Chronic Respiratory Failure

is a life-threatening condition in which respiratory function is inadequate to maintain the body's need for oxygen supply and carbon dioxide removal while at rest. It usually occurs when a patient with chronic airflow limitation develops an infection or otherwise suffers an additional strain on already seriously impaired respiratory functions. Inadequate or unsuccessful treatment of respiratory insufficiency from a variety of causes can lead to respiratory failure. Also called ventilatory failure.

Signs & Symptoms

  • difficulty breathing or shortness of breath, especially when active.

  • coughing up mucous.

  • wheezing.

  • bluish tint to the skin, lips, or fingernails.

  • rapid breathing.

  • fatigue.

  • anxiety.

  • confusion.

Treatment of Respiratory Failure

This may include:

  • Oxygen - high levels will be given through a mask (although lower levels may be needed in patients with chronic respiratory failure who have adapted to high carbon dioxide levels).
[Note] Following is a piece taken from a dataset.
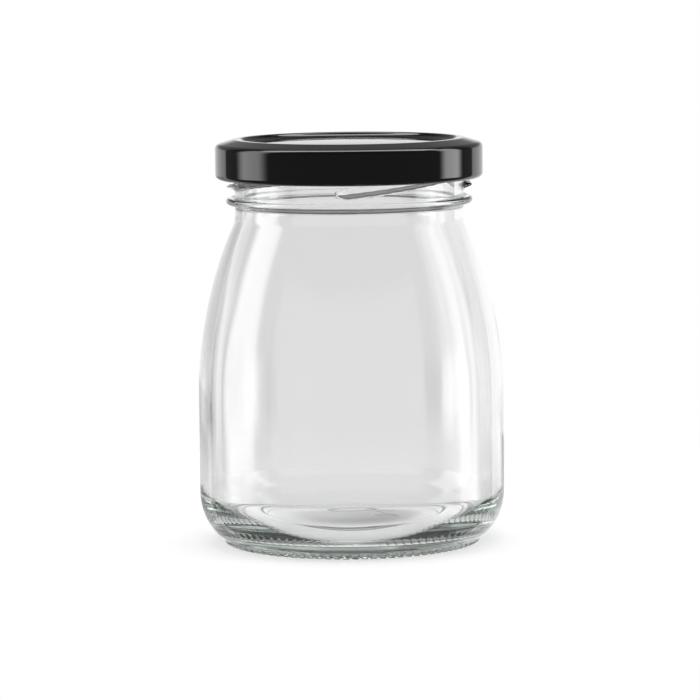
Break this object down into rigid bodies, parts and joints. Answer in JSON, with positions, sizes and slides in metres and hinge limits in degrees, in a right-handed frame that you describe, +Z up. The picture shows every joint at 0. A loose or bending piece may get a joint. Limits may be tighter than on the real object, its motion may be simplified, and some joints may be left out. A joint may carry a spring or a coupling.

  • Artificial ventilation:

    • Mechanical ventilation:

      • This involves the patient being put into a coma, using medication and paralysing their breathing.

      • A tube is inserted into the trachea and an artificial ventilator then does the work of breathing.

      • Once the underlying cause is treated, patients will be 'weaned' off the ventilator so that their lungs start to do the work of breathing.

      • This is a form of 'invasive' ventilation.

    • Non-invasive ventilation (NIV):   (Best option in home setting)

      • This is an alternative to invasive ventilation and is increasingly being used, especially in cases where weaning from an artificial ventilator may prove difficult.

      • It is used when there is a low blood oxygen level and high blood carbon dioxide level, ie type II respiratory failure. The main disease it is used in is chronic obstructive pulmonary disease (COPD).

      • It can also be used to help wean patients from invasive ventilation.

    • Extracorporeal membrane oxygenation (ECMO):

      • This is a more recent technique being used in patients of all ages.

      • It involves blood being artificially removed from the body and then oxygen being added by a machine whilst carbon dioxide is removed. The blood is then returned to the patient.

      • One of the main uses of this method in adults at present is in severe heart failure where other treatments have failed.

  • The underlying cause may also require treatment - for example, steroids and antibiotics.

  • For some patients there may not be any further treatment options and their respiratory failure may be terminal. They may benefit from the palliative care team, which deals with managing patients with terminal illnesses.